Warming Atlantic water and increasing winter storms work together to reduce sea ice cover near Norway’s Svalbard Archipelago, with the effects potentially extending further into the Arctic region in the future, a new study has found.
Published in the Journal of Geophysical Research: Oceans, the study looked at why Whalers Bay, north of Norway in the Arctic region, is ice-free in winter despite the negative air temperatures.
“The Arctic is currently undergoing a dramatic transition from thicker, older sea ice to new thinner sea ice, and this new ice is much more sensitive to oceanic and atmospheric events such as storms and warm ocean currents,” said co-author Dr Amelie Meyer from the Institute for Marine and Antarctic Studies at the University of Tasmania.

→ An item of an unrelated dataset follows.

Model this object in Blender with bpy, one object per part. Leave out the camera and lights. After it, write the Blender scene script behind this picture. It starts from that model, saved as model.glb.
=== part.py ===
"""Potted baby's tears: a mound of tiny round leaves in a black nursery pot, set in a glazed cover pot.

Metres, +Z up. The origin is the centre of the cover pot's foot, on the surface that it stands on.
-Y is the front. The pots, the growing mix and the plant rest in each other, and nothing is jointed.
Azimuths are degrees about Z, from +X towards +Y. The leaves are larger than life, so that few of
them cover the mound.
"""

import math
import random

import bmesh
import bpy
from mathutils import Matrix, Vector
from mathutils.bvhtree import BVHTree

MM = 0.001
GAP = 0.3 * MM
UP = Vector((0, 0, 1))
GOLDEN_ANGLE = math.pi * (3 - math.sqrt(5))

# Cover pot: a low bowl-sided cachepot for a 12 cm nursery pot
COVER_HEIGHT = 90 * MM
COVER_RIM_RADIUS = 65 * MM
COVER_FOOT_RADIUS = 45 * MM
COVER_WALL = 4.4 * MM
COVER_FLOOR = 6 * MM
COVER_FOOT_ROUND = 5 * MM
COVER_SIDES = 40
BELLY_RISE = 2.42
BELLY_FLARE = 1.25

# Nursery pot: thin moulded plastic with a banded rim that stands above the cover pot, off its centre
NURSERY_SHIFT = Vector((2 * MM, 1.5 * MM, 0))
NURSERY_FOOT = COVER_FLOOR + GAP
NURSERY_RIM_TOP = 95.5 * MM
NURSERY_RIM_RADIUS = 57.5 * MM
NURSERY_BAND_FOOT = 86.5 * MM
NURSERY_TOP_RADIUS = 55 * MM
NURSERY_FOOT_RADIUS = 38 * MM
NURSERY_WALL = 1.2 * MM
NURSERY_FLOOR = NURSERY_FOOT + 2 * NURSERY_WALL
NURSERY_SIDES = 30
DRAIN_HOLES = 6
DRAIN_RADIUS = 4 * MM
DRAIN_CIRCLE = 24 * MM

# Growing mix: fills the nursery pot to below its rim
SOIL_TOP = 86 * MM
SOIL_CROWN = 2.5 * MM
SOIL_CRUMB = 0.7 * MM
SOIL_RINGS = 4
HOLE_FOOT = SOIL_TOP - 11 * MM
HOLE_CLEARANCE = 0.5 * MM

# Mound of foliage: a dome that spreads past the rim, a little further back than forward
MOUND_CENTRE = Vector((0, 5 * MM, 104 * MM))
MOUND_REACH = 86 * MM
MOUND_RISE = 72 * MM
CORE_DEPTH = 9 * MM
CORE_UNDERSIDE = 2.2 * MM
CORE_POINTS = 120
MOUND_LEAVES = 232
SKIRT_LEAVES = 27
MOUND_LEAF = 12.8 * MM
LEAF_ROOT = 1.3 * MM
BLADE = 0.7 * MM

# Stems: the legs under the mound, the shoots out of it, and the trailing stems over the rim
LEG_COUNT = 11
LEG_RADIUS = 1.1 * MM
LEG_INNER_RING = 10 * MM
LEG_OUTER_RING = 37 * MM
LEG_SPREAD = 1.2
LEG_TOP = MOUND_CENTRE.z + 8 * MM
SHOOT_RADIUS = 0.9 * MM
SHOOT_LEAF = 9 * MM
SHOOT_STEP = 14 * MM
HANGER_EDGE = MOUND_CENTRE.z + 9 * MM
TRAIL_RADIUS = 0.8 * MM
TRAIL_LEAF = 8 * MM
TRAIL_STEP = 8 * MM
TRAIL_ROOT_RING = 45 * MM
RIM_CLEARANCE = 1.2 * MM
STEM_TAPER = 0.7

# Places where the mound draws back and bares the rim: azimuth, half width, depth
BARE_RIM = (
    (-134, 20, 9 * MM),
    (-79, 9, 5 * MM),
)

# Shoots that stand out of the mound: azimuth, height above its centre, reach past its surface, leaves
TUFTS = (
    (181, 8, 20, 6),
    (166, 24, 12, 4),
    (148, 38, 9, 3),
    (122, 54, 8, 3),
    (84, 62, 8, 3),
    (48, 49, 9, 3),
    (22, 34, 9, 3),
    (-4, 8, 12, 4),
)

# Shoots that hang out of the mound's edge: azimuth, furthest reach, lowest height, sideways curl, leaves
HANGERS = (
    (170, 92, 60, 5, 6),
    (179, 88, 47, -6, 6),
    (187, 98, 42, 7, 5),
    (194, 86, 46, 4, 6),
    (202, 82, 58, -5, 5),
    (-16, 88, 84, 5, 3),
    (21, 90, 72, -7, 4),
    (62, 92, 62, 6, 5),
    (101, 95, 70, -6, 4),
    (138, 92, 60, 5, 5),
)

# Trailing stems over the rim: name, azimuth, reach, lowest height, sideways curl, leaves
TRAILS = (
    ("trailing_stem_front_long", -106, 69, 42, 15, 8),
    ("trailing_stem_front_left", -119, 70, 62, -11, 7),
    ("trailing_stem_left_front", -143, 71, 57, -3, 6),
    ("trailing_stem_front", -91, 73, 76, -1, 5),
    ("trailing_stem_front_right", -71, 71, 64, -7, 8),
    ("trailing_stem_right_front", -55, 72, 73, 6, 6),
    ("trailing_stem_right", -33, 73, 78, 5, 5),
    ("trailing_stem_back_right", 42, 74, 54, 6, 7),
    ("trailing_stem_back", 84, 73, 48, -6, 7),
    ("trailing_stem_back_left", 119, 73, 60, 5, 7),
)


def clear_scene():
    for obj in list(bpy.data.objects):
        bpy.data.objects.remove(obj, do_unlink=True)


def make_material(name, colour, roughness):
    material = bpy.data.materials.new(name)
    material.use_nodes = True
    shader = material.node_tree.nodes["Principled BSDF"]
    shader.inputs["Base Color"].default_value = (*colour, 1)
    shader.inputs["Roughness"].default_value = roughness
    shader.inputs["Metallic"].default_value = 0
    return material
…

Led by Norwegian Polar Institute researchers, the international team combined observations and modelling results to calculate the rate of ice melting necessary to keep Whalers Bay ice‐free, and the amount of heat that must be transferred from the ocean to the ice to sustain such melting.
“We wanted to know the role ocean heat fluxes play in the new thinner Arctic sea ice energy budget, and how fast the ice was melting,” Dr Meyer said.

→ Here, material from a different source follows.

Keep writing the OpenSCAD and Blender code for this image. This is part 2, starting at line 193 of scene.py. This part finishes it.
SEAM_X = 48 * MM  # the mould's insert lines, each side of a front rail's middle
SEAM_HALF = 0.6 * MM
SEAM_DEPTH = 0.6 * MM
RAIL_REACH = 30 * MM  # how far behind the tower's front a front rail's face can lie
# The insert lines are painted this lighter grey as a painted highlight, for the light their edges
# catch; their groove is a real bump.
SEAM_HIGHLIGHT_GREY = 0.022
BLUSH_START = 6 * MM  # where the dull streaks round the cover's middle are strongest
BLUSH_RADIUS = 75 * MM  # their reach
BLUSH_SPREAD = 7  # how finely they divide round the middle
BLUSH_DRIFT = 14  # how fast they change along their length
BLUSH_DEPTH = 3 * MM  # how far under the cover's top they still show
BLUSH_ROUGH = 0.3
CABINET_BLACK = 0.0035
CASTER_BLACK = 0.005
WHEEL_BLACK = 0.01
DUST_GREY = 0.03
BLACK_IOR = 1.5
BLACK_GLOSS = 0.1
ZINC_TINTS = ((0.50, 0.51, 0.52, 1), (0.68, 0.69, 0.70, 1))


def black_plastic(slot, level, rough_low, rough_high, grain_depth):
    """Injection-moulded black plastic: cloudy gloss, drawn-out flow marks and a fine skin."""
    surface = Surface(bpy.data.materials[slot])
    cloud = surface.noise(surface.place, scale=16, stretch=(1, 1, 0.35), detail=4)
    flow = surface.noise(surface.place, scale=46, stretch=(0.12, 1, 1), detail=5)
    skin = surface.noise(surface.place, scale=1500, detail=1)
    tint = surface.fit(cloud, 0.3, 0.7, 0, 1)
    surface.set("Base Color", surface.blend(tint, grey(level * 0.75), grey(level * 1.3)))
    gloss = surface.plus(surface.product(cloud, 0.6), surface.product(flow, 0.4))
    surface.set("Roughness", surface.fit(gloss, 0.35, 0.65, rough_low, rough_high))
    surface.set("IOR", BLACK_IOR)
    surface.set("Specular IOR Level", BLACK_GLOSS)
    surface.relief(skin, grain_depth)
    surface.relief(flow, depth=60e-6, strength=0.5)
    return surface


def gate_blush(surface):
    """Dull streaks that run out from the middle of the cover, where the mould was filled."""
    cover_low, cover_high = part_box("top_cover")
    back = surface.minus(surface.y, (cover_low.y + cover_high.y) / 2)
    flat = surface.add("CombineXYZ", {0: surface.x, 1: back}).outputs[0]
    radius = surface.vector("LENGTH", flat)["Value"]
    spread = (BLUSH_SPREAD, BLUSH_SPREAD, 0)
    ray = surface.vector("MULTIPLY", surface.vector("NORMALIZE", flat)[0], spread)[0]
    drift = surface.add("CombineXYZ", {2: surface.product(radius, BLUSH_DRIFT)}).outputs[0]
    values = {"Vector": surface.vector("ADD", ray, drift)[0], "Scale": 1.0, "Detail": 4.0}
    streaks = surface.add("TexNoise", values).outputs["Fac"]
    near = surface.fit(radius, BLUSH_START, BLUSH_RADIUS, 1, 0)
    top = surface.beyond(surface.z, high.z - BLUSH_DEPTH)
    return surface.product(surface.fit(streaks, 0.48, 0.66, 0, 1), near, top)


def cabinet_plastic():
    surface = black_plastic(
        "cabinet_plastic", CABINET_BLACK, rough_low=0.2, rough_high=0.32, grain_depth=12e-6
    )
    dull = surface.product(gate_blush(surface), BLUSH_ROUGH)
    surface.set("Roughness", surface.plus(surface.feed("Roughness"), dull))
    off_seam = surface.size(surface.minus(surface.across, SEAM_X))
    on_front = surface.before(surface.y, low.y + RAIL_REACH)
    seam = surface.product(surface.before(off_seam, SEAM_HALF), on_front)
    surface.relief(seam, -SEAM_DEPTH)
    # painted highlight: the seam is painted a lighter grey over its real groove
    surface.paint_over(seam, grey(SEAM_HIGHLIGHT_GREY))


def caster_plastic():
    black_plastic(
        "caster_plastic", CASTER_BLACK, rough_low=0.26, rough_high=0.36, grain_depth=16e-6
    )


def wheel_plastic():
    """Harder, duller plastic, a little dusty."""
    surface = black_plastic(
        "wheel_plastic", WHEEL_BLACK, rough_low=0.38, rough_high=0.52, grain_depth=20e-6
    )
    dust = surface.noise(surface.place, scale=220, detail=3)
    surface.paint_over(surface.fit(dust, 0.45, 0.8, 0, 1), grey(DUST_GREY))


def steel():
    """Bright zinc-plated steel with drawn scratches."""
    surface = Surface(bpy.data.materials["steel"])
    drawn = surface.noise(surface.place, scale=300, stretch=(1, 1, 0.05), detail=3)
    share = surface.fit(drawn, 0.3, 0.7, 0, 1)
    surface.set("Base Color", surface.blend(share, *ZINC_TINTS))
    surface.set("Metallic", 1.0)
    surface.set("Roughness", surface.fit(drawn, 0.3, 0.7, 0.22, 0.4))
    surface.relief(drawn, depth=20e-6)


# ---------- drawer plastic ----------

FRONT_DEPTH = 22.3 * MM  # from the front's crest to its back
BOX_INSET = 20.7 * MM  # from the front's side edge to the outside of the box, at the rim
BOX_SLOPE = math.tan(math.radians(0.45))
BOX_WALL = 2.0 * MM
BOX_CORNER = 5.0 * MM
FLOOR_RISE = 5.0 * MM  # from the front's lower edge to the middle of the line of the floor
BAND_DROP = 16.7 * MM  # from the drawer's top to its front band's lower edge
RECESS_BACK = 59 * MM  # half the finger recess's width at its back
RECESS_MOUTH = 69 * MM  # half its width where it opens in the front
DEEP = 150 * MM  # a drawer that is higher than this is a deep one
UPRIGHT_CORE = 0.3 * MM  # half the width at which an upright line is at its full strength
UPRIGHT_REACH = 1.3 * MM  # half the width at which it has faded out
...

“There has been a larger winter sea ice loss north of Svalbard than elsewhere in the Arctic Basin, and so the thin and highly variable ice cover in this region was useful for model testing and development.
“The assumption has been that the open water in Whalers Bay is maintained by inflow of warm Atlantic water along Svalbard’s west coast, but this has never been demonstrated quantitatively.

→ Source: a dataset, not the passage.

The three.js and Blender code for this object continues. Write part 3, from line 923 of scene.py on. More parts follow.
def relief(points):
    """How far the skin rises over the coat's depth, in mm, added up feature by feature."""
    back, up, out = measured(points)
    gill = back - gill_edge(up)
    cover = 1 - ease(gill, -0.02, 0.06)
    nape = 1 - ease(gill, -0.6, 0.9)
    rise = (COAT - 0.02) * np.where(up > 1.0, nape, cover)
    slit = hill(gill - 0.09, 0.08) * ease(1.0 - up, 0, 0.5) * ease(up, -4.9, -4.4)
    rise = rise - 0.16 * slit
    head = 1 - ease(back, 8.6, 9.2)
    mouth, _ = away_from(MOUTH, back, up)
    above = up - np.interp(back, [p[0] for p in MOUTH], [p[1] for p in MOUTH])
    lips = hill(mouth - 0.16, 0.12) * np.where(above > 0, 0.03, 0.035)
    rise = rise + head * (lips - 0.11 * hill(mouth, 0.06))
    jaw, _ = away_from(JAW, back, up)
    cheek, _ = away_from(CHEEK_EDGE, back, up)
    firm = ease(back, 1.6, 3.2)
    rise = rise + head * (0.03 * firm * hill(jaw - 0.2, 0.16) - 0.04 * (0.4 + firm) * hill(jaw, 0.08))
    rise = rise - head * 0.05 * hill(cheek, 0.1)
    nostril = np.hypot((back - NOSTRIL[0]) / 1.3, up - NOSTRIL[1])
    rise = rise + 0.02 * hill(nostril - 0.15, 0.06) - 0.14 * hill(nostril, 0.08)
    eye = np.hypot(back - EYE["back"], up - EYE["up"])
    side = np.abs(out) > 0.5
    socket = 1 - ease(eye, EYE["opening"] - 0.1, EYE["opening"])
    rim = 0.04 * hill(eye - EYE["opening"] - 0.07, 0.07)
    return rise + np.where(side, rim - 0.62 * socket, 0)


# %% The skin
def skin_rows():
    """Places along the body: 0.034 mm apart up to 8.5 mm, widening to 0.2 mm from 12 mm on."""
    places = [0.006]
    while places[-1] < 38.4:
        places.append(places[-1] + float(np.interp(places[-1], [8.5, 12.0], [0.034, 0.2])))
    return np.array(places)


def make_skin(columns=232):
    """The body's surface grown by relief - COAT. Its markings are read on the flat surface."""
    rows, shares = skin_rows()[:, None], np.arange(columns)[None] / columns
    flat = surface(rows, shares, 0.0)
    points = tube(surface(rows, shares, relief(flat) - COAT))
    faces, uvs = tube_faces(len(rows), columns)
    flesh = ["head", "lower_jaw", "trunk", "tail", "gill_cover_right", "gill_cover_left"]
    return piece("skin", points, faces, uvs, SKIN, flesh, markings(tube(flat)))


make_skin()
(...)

“We found that the warm water from the Atlantic Ocean flowing into that area, combined with storms, was bringing up enough heat to the ocean surface to prevent the sea ice from growing there,” Dr Meyer said.
“But the combination of ocean and storm effects does not only prevent sea ice from forming, it also melts a lot of sea ice drifting in from elsewhere.
“Around 1.5 metres of sea ice is already melting in less than a month in that area, and so potentially if that warm current heats up just a bit, the storms will no longer be needed for the area to be ice free.
“This has implications for the whole Arctic Basin, especially considering Arctic sea ice thickness currently averages at about 1.5 metres.
“As the ocean currents continue to warm due to climate change, we can expect heat from the ocean to melt large areas of ice deeper in the Arctic, where fewer storms take place,” Dr Meyer said.
“And as the ice‐free area increases around Whalers Bay in the future, we will see impacts on air‐sea‐ice fluxes, water mass transformation, marine ecology, sea ice cover, and commercial activity including transportation and fishing.”
The research was funded by the ARC Centre of Excellence for Climate Extremes.